## Collected data
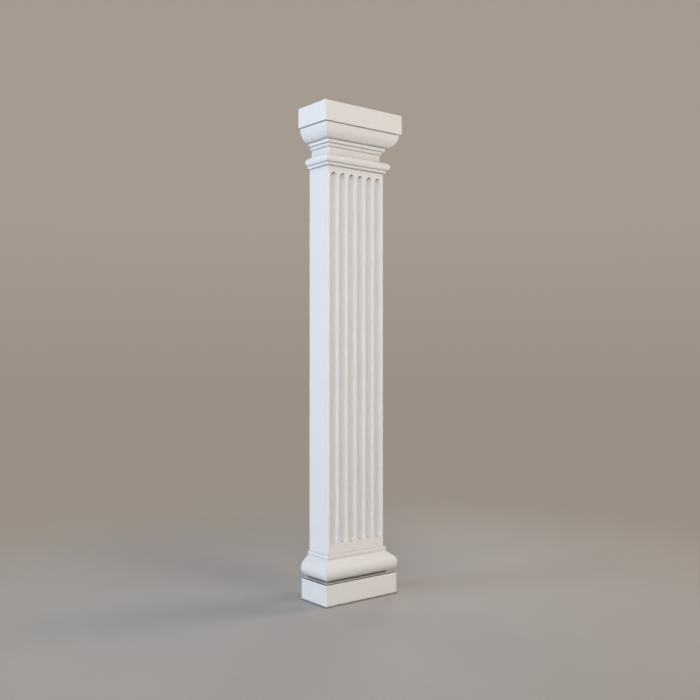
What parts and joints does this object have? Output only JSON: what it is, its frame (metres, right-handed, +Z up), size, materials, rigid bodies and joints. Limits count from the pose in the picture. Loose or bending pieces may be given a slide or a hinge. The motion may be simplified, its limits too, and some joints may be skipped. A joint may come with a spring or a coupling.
{
  "type": "fluted pilaster",
  "caption": "Square-cut white pilaster with a plain plinth, moulded base, shaft with stopped round-ended flutes on the front, and a moulded capital with a square abacus. Flat back.",
  "frame": {"origin": "on the floor, under the middle of the whole outline", "axes": "+Z up along the shaft, -Y out of the fluted front, +Y into the wall, +X to the right of someone who faces the front"},
  "size_m": [0.4806, 0.2206, 2.4],
  "materials": {
    "plinth": "matte",
    "base": "matte",
    "shaft": "matte",
    "capital": "matte"
  },
  "bodies": {
    "root": {"plinth": "plinth", "base": "base", "shaft": "shaft", "capital": "capital"}
  },
  "joints": []
}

## Exercise goal
Isolate the lines that hold the word "materials" and copy all of them.

## Solution below
What parts and joints does this object have? Output only JSON: what it is, its frame (metres, right-handed, +Z up), size, materials, rigid bodies and joints. Limits count from the pose in the picture. Loose or bending pieces may be given a slide or a hinge. The motion may be simplified, its limits too, and some joints may be skipped. A joint may come with a spring or a coupling.
  "materials": {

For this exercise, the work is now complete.